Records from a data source
%%

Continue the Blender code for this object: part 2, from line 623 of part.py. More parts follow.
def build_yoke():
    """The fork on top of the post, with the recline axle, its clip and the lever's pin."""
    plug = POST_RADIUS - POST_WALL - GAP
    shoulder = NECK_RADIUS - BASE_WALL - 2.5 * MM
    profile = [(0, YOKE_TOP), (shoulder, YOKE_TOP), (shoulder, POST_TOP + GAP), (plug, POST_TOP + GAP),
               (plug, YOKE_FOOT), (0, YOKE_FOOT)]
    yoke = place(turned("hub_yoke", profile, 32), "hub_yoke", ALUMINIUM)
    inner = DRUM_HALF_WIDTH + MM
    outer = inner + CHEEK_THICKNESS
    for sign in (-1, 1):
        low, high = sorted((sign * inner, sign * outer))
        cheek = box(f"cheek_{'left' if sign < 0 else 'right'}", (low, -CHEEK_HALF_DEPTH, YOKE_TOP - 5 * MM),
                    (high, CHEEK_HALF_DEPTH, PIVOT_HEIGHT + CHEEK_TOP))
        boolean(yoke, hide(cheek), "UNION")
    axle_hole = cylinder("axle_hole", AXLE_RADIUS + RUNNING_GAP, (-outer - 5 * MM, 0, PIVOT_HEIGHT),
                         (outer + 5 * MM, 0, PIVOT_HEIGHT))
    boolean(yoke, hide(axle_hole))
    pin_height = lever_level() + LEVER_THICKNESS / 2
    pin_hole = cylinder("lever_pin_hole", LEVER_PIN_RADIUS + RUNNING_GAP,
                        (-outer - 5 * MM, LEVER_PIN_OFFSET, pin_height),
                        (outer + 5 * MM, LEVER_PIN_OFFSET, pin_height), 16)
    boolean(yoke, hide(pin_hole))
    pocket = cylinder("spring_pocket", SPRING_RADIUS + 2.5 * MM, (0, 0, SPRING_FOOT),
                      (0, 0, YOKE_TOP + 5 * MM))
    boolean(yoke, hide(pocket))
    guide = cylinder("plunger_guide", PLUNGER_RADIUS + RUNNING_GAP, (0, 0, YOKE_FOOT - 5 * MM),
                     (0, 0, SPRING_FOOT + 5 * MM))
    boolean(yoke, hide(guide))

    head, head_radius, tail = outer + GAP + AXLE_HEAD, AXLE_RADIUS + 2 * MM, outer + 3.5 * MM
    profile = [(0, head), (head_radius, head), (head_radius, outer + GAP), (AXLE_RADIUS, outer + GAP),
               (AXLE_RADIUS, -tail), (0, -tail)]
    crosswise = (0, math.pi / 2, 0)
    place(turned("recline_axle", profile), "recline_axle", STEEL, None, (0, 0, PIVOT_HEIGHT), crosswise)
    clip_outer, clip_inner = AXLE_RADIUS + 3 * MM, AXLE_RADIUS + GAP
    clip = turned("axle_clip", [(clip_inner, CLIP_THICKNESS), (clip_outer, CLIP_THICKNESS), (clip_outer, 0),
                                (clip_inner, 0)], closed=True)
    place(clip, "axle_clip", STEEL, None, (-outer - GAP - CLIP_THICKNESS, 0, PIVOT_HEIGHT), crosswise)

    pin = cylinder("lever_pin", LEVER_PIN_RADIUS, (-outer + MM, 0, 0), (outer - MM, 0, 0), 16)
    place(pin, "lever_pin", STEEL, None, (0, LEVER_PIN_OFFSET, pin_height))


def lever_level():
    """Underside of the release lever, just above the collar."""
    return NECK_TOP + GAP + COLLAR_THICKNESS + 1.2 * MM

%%
%%

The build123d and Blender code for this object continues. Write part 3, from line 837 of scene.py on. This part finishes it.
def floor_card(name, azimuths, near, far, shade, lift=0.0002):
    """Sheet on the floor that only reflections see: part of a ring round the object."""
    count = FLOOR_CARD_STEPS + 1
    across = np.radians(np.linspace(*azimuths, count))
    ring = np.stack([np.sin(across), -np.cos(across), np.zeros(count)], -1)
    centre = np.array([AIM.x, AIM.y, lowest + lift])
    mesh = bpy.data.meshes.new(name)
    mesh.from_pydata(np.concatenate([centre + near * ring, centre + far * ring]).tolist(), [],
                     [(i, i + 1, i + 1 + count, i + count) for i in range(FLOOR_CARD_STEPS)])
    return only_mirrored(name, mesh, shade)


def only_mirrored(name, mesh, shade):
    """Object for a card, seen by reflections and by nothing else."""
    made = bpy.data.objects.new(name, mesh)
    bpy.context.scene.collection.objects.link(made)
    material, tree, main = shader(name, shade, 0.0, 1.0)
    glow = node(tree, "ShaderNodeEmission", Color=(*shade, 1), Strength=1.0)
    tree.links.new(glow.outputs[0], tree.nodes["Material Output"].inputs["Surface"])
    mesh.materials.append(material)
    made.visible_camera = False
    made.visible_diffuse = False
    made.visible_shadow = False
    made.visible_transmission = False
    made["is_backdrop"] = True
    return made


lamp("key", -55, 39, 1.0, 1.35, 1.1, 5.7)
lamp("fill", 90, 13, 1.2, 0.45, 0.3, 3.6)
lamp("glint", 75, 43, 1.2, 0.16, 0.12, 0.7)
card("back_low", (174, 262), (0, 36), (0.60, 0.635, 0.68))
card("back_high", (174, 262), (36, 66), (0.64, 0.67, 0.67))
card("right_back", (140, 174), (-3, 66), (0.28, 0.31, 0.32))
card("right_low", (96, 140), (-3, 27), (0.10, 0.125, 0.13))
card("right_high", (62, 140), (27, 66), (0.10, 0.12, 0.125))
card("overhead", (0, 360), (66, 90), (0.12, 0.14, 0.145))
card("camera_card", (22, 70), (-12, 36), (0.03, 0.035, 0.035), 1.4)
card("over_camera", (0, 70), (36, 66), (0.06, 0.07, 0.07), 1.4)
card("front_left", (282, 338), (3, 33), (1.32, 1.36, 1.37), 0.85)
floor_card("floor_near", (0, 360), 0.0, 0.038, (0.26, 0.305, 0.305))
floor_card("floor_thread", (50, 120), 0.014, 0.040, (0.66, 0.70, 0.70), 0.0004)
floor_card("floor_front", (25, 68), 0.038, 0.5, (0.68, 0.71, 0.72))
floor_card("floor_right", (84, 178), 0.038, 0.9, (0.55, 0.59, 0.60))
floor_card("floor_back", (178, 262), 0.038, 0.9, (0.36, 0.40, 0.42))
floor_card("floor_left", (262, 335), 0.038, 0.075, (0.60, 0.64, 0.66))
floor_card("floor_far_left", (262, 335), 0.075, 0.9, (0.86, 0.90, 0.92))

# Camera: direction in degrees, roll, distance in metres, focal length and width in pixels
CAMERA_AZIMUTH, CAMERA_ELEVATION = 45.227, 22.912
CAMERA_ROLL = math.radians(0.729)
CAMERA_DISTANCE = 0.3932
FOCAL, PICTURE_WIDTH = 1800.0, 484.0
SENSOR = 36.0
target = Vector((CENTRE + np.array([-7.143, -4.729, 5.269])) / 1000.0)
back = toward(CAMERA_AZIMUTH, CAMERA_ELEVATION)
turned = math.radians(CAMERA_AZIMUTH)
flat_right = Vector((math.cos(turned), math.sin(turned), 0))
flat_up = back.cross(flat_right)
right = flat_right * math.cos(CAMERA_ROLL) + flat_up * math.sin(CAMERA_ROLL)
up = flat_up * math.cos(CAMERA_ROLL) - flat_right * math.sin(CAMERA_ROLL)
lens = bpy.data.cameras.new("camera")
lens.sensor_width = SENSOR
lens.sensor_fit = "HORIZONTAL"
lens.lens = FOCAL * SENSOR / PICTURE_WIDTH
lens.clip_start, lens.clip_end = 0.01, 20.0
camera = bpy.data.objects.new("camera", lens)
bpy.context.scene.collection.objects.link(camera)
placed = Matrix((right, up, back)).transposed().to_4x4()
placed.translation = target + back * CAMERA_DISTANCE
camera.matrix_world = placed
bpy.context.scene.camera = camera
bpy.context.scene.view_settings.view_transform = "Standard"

%%
%%

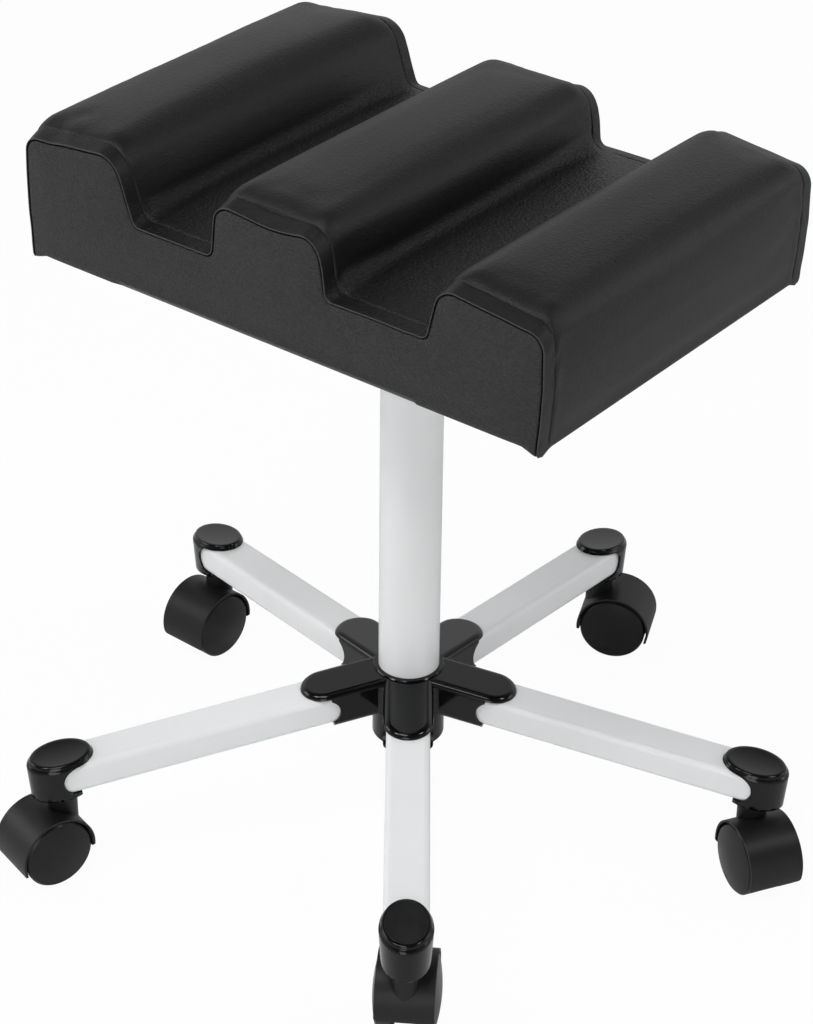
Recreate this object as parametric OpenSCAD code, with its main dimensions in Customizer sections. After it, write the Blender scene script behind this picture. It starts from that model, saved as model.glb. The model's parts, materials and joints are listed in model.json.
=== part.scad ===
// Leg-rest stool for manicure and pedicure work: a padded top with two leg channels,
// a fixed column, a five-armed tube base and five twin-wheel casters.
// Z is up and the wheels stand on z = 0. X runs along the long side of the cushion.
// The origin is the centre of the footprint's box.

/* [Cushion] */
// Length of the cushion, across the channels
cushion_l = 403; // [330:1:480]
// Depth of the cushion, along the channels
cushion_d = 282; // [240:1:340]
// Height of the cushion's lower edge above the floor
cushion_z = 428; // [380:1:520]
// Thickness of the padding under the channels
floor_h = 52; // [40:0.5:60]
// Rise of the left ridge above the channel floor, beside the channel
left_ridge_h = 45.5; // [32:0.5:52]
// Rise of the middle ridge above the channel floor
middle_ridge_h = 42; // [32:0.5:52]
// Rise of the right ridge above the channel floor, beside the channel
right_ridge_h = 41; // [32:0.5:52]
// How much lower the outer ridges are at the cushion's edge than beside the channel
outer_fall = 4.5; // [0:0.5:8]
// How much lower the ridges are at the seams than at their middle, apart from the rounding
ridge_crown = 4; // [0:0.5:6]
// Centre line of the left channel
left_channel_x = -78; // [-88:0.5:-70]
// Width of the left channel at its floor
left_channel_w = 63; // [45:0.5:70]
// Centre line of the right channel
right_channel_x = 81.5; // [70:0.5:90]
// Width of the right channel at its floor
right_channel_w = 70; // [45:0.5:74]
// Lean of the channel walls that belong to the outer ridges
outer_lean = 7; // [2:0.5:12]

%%

**Objective**
Return each line that includes "with".

**Result of this task**
    """The fork on top of the post, with the recline axle, its clip and the lever's pin."""
Recreate this object as parametric OpenSCAD code, with its main dimensions in Customizer sections. After it, write the Blender scene script behind this picture. It starts from that model, saved as model.glb. The model's parts, materials and joints are listed in model.json.
// Leg-rest stool for manicure and pedicure work: a padded top with two leg channels,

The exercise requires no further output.